それでは最近の動向についてでありますが、二、三の点に絞ってお話ししましょう。最近の動向ということでは、面白いプロジェクトがヨーロッパで始まっております。特に興味深いことは、障害者をソーシャル・ファームの管理者としてとらえていくというプロジェクトがあります。私もこの関連のベルリンの調査委員会に入っておりますし他の国でも起り始めています。もう20 年くらいソーシャル・ファームというのはヨーロッパでは行われているわけですけれども、障害を持たない人々によってほとんど運営されてきました。それが、障害者のソーシャル・ファームの管理者としての可能性に注目を始めたのです。

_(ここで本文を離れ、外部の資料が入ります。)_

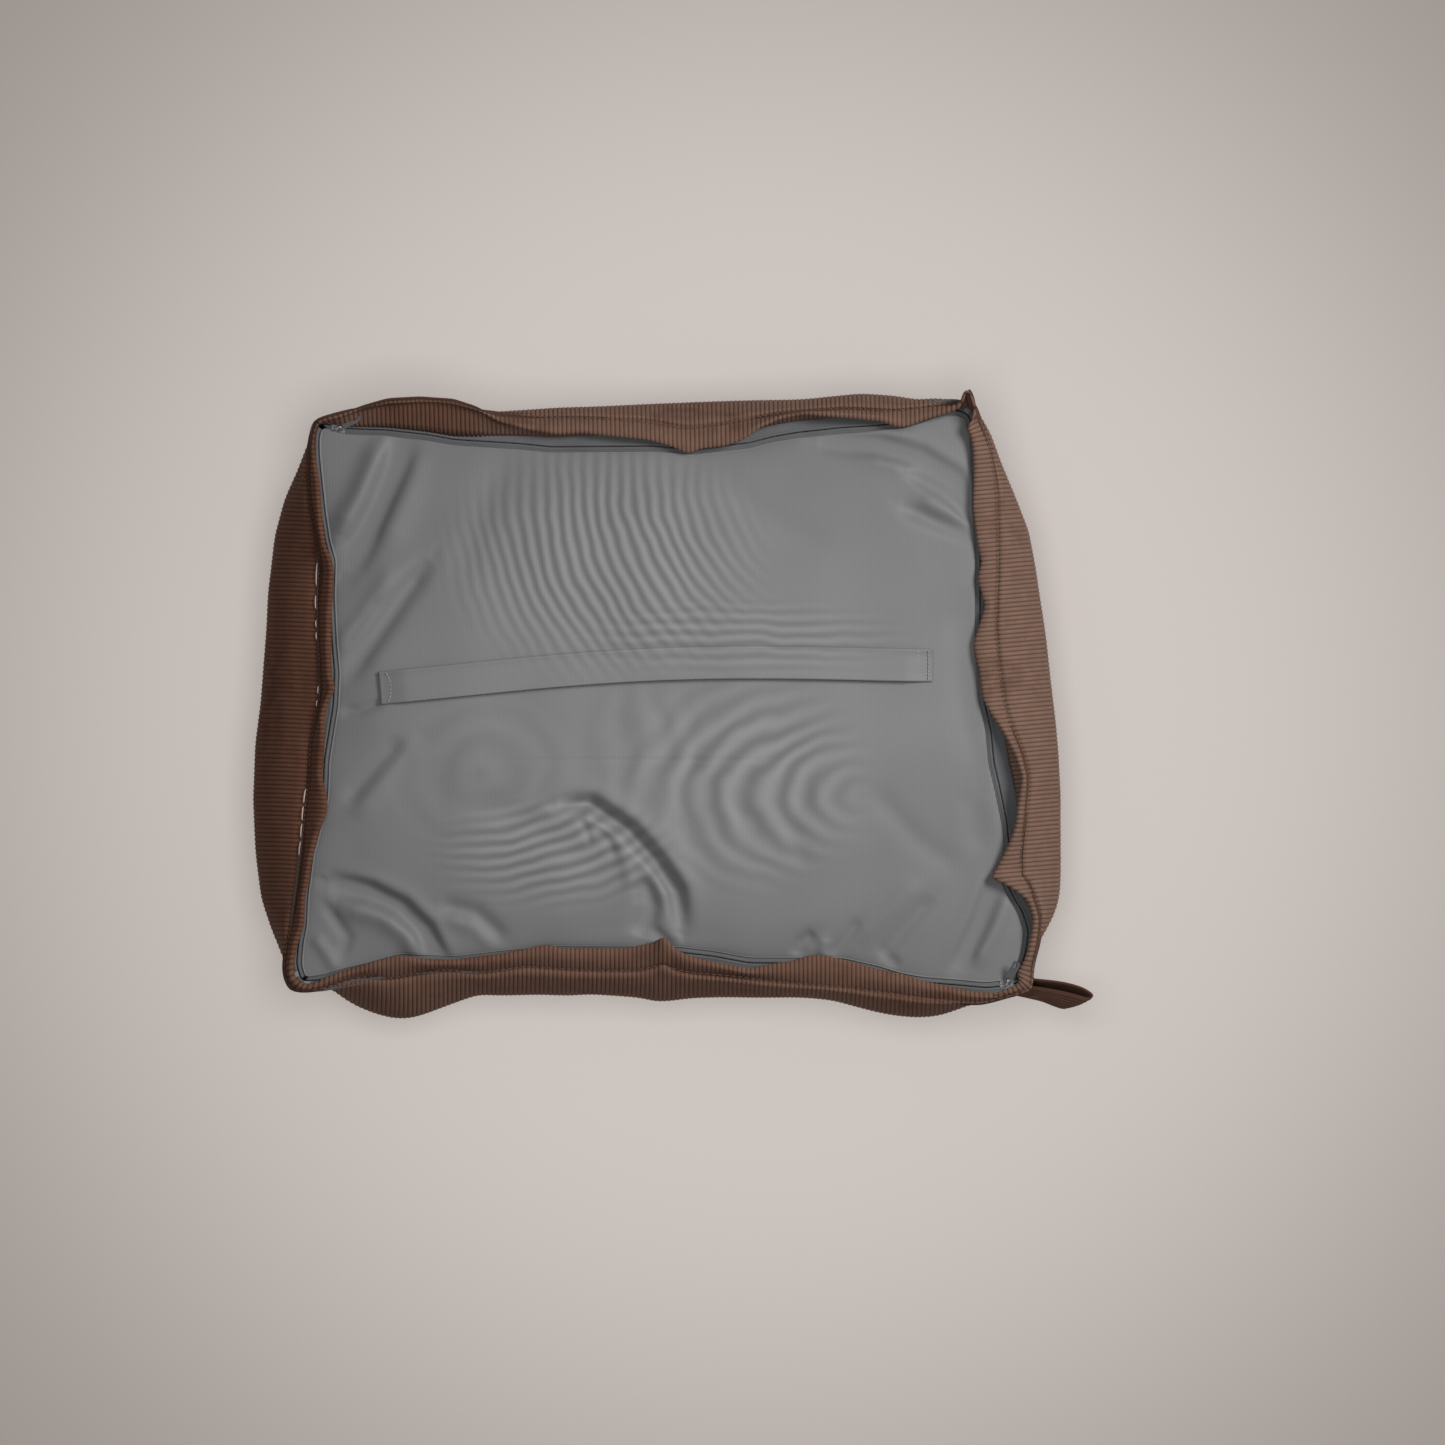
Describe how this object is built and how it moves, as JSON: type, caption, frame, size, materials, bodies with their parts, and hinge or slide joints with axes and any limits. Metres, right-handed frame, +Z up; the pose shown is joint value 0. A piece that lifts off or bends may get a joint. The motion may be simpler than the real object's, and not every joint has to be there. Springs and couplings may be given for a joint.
{
  "type": "pet cushion bed",
  "caption": "Rectangular stuffed pet cushion bed, turned over: corduroy walls bulge round a zipped grey base panel with a sewn belt strap and a corner loop.",
  "frame": {"origin": "centre of the flat patch of the sleeping face, on the floor that the turned-over bed lies on", "axes": "+Z up out of the base panel, +X along the bed's length towards the corner loop's end, +Y across the bed towards the back, so that the corner loop is at the front right"},
  "size_m": [0.632, 0.4687, 0.1341],
  "materials": {
    "corduroy": "cut-pile corduroy",
    "base_cloth": "coated plain weave",
    "liner_cloth": "spunbonded non-woven",
    "fibre_fill": "loose hollow fibre",
    "zip_tape": "woven tape",
    "zip_coil": "satin",
    "slider_metal": "satin grey enamel",
    "grey_thread": "spun thread",
    "brown_thread": "spun thread",
    "basting_thread": "spun thread"
  },
  "bodies": {
    "cover": {"sleeping_panel": "corduroy", "side_band_back": "corduroy", "side_band_right": "corduroy", "side_band_front": "corduroy", "side_band_left": "corduroy", "inner_liner": "liner_cloth", "inner_fill": "fibre_fill", "upper_zip_outer_tape": "zip_tape", "upper_zip_outer_coil": "zip_coil", "lower_zip_outer_tape": "zip_tape", "lower_zip_outer_coil": "zip_coil", "lower_zip_end_tape": "zip_tape", "lower_zip_end_coil": "zip_coil", "zip_end_tacks": "grey_thread", "lip_stitching": "brown_thread", "basting_thread": "basting_thread"},
    "base_flap": {"base_panel": "base_cloth", "base_strap": "base_cloth", "strap_stitching": "grey_thread", "upper_zip_inner_tape": "zip_tape", "upper_zip_inner_coil": "zip_coil", "lower_zip_inner_tape": "zip_tape", "lower_zip_inner_coil": "zip_coil"},
    "slider_a": {"slider_a": "slider_metal"},
    "pull_a": {"slider_a_pull": "slider_metal"},
    "slider_b": {"slider_b": "slider_metal"},
    "pull_b": {"slider_b_pull": "slider_metal"},
    "loop": {"corner_loop": "corduroy", "loop_tack": "brown_thread"}
  },
  "joints": [
    {"name": "flap_hinge", "type": "hinge", "parent": "cover", "child": "base_flap", "pos_m": [-0.25203, 0.00161, 0.113], "axis": [-0.0387, -0.9993, 0], "range_deg": [0, 110]},
    {"name": "slider_a_travel", "type": "slide", "parent": "cover", "child": "slider_a", "axis": [0.9998, 0.0206, 0], "range_m": [0, 0.446]},
    {"name": "pull_a_swing", "type": "hinge", "parent": "slider_a", "child": "pull_a", "pos_m": [-0.239, 0.20923, 0.1159], "axis": [0.4384, -0.8988, 0], "range_deg": [0, 100]},
    {"name": "slider_b_travel", "type": "slide", "parent": "cover", "child": "slider_b", "axis": [-1, 0.0037, 0], "range_m": [0, 0.512]},
    {"name": "pull_b_swing", "type": "hinge", "parent": "slider_b", "child": "pull_b", "pos_m": [0.262, -0.20596, 0.1159], "axis": [0.9205, -0.3907, 0], "range_deg": [0, 90]},
    {"name": "loop_bend", "type": "hinge", "parent": "cover", "child": "loop", "pos_m": [0.291, -0.218, 0.0905], "axis": [0, 0, 1], "range_deg": [-30, 30]}
  ]
}
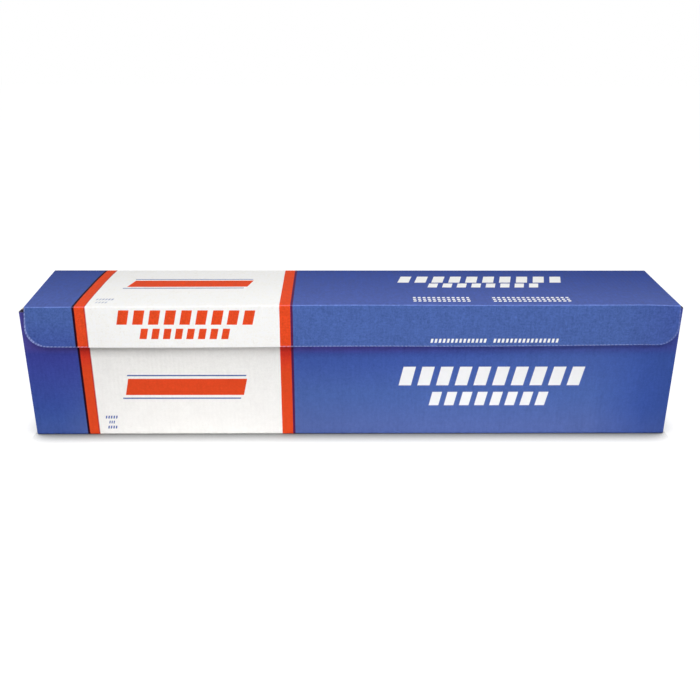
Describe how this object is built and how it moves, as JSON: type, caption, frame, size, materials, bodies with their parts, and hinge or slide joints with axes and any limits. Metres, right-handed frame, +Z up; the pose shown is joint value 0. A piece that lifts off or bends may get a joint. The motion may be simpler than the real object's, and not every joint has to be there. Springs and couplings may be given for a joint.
{
  "type": "aluminium foil roll",
  "caption": "Long corrugated carton with a hinged lid, a front flap and a serrated cutter strip, holding a roll of aluminium foil on a cardboard core.",
  "frame": {"origin": "middle of the carton's underside, on the surface that it stands on", "axes": "+X along the roll, to the right as the front is seen; +Y from the front wall to the hinge side; +Z up"},
  "size_m": [0.47, 0.088, 0.102],
  "materials": {
    "tray_board": "satin",
    "lid_board": "satin",
    "cutter_steel": "satin",
    "foil": "gloss",
    "core_paper": "matte"
  },
  "bodies": {
    "tray": {"carton_tray": "tray_board", "foil_roll": "foil", "core_tube": "core_paper"},
    "lid": {"carton_lid": "lid_board", "cutter_strip": "cutter_steel"}
  },
  "joints": [
    {"name": "lid_hinge", "type": "hinge", "parent": "tray", "child": "lid", "pos_m": [0, 0.0429, 0.10025], "axis": [-1, 0, 0], "range_deg": [0, 180]}
  ]
}
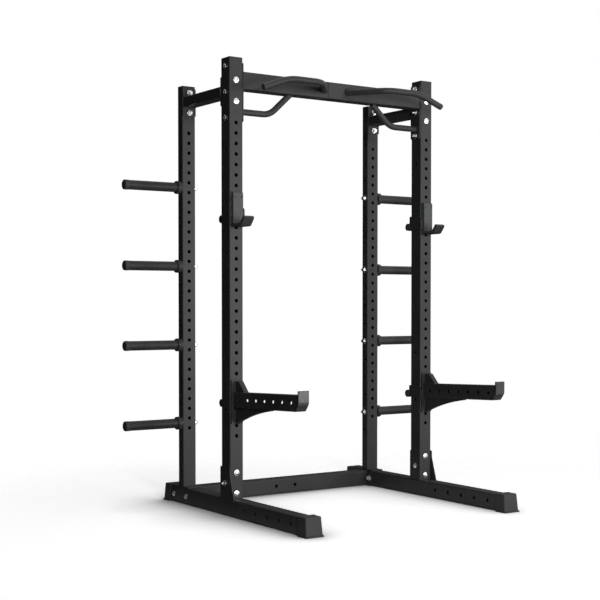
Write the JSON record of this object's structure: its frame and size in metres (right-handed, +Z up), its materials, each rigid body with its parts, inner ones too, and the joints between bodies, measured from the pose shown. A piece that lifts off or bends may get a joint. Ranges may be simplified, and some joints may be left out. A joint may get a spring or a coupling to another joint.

そしてもう一つ興味深い分野としては、政府との仕事の契約にあります。EU は2 年前にEU 指令(EU 理事会が決定する加盟国の目標達成義務)を出しました。政府の入札に係わる条項に政府が契約を結ぶ際に社会的な影響を考慮することを含めました。我々に係わってくる部分では障害者の職を創出するということが入札の際に社会的影響として考慮されるという意味です。これは最近重要度を増している興味深い分野であります。

また後で、パネル・ディスカッションのときに詳しいお話ができればと思っております。ありがとうございました。